◆ What to produce
Repeat the lines of the data that follow, please, starting at the first and stopping after the one with "running_gap = 0.05".

[CAD and scene scripts]
..............................
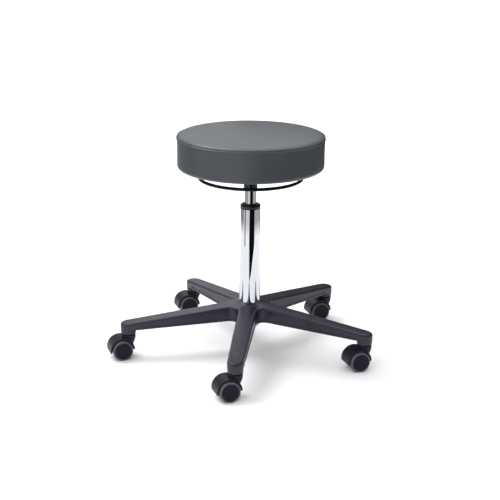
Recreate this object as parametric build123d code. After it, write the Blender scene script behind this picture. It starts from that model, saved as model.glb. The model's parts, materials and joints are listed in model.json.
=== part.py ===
from build123d import *
import os
from math import cos, radians, sin, tan

# Adjustable swivel stool. Millimetres, +Z up, origin on the floor under the column,
# one arm of the star points along -Y.

# Driving dimensions
arm_count = 5
arm_step = 360 / arm_count
first_arm_angle = -90
stem_circle = 306
wheel_radius = 25
castor_trail = 20
castor_heading = 205.3
seat_turn = 5.8
seat_radius = 180
seat_bottom = 470.5
seat_side_top = 549
seat_crown = 558
ring_radius = 125
ring_height = 445
ring_rod = 4
running_gap = 0.05

# Star base
tip_radius = 19.2
arm_taper = 0.83
arm_blend = 22
hub_top = 129
top_at_centre = 127
top_slope = 0.116
bottom_at_centre = 86
bottom_slope = 0.041
edge_round = 5.5
boss_bottom = 63.4
boss_radius = 18.6
recess_depth = 1.4
wall = 4.5
roof = 6
rib = 3
rib_stations = (85, 130, 175, 220, 262)
hub_wall_radius = 40.5
beyond = 400
through = 700

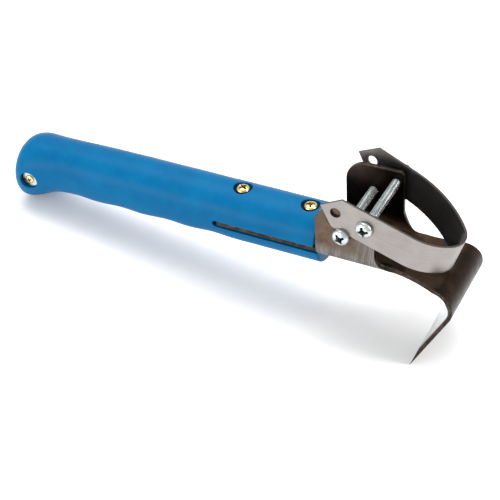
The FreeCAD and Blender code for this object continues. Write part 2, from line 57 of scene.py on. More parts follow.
# Handle
GRIP_RADIUS = 16.4
GRIP_STRAIGHT = 49.0
GRIP_LAST = 174.0
GROOVE_PITCH = 29.75
GROOVE_DEPTH = 0.7
GROOVE_COUNT = 4.0
HEEL_START = 162.0
HEEL_RUN = 30.0
HEEL_DROP = 9.0
TAPER_START = 110.0
TAPER_DROP = 1.2
BUTT_DOME = 19.3
OVER_POWER = 2.7
UNDER_POWER = 5.0
LIP = 2.6
SLIT_DEPTH = 61.0
SLIT_TOP = 1.3
SLIT_BOTTOM = -2.7
SCREWS_AT = {"tang_screw_near": -8.1, "tang_screw_far": -48.8}
COUNTERBORE_RADIUS = 5.4
COUNTERBORE_FLOOR = 14.4
BUTT_RECESS = (-180.5, -4.0)
BUTT_FLOOR = 14.9

# Bent plate
PLATE = 2.5
PLATE_EDGE = 0.3
TANG_END = -58.0
TANG_HALF = 16.2
STRIP_HALF = 17.4
CHANNEL_HALF = 22.0
CHANNEL_BEND = 9.0
FLANGE_LEFT = 4.2
FLANGE_RIGHT = 37.8
FLANGE_TOP = 36.2
FLANGE_CORNER = 12.0
FLANGE_SMALL_CORNER = 2.5
FLANGE_FILLET = 10.0
BEND_FADE = (41.0, 55.0)
RELIEF_RUN = 1.5
RELIEF_HALF = 13.4
SLOPE_START = 52.0
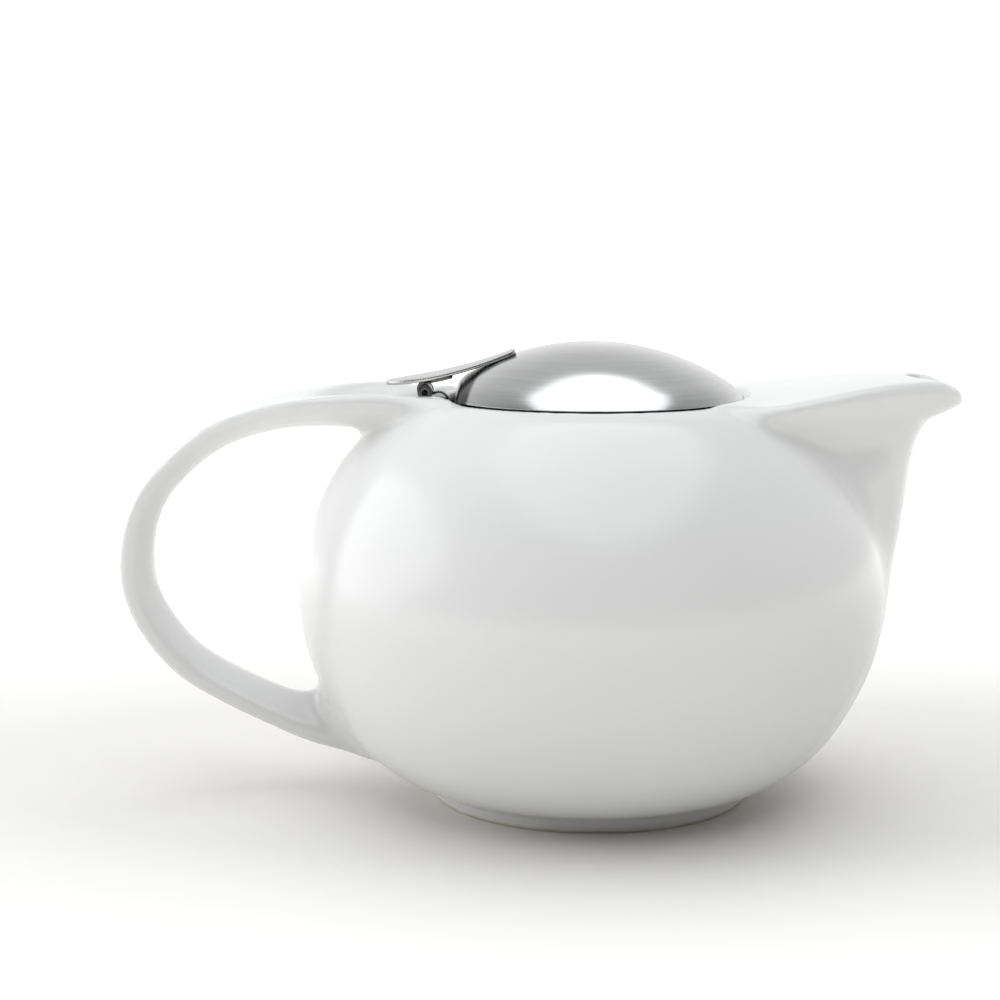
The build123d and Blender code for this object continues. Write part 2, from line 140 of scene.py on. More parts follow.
class Lathe:
    """Signed distance to a solid of revolution about Z, looked up in a fine (radius, height) grid."""

    step = 0.25

    def __init__(self, polygon):
        polygon = np.array(polygon)
        self.low = polygon.min(0) - 12
        self.low[0] = min(self.low[0], -1)
        count = ((polygon.max(0) + 30 - self.low) / self.step).astype(int)
        self.count = count
        r = self.low[0] + np.arange(count[0]) * self.step
        z = self.low[1] + np.arange(count[1]) * self.step
        grid_r, grid_z = np.meshgrid(r, z, indexing="ij")
        self.grid = polygon_distance(grid_r, grid_z, polygon)

    def __call__(self, x, y, z):
        r = np.hypot(x, y)
        u = np.clip((r - self.low[0]) / self.step, 0, self.count[0] - 1.001)
        v = np.clip((z - self.low[1]) / self.step, 0, self.count[1] - 1.001)
        i, j = u.astype(int), v.astype(int)
        fu, fv = u - i, v - j
        g = self.grid
        return (
            g[i, j] * (1 - fu) * (1 - fv) + g[i + 1, j] * fu * (1 - fv)
            + g[i, j + 1] * (1 - fu) * fv + g[i + 1, j + 1] * fu * fv
        )


# ------------------------------------------------------------------ shape of the porcelain body

FOOT_RADIUS, FOOT_HEIGHT, FOOT_RECESS, WALL = 38.6, 3.4, 3.0, 4.0
LIP_HEIGHT, LIP_RADIUS = 96.1, 38.8
MOUTH_RADIUS, LEDGE_RADIUS, LEDGE_HEIGHT, LEDGE_UNDERSIDE = 34.6, 31.6, 90.5, 87.0
LID_SEAT_RADIUS = 36.9
SLOT_X, SLOT_LENGTH, SLOT_WIDTH, SLOT_BOTTOM = -34.7, 3.0, 11.2, 83.2

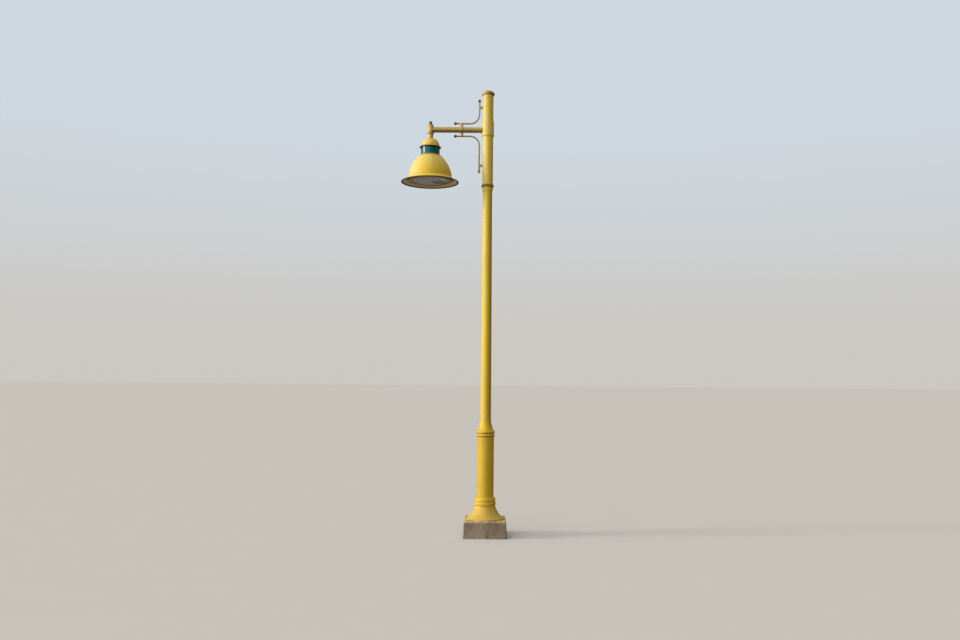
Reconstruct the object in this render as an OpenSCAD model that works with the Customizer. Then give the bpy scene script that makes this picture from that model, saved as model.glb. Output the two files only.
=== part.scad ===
..............................
◆ Result
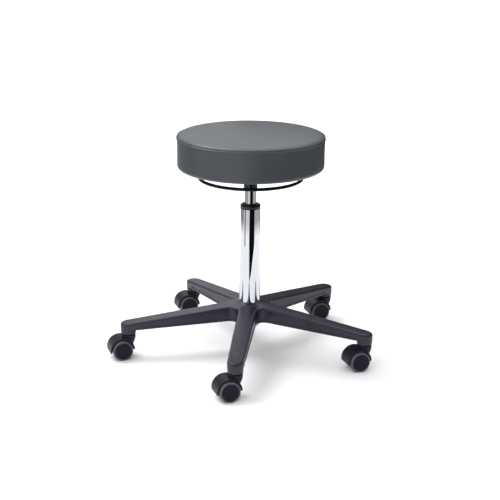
Recreate this object as parametric build123d code. After it, write the Blender scene script behind this picture. It starts from that model, saved as model.glb. The model's parts, materials and joints are listed in model.json.
=== part.py ===
from build123d import *
import os
from math import cos, radians, sin, tan

# Adjustable swivel stool. Millimetres, +Z up, origin on the floor under the column,
# one arm of the star points along -Y.

# Driving dimensions
arm_count = 5
arm_step = 360 / arm_count
first_arm_angle = -90
stem_circle = 306
wheel_radius = 25
castor_trail = 20
castor_heading = 205.3
seat_turn = 5.8
seat_radius = 180
seat_bottom = 470.5
seat_side_top = 549
seat_crown = 558
ring_radius = 125
ring_height = 445
ring_rod = 4
running_gap = 0.05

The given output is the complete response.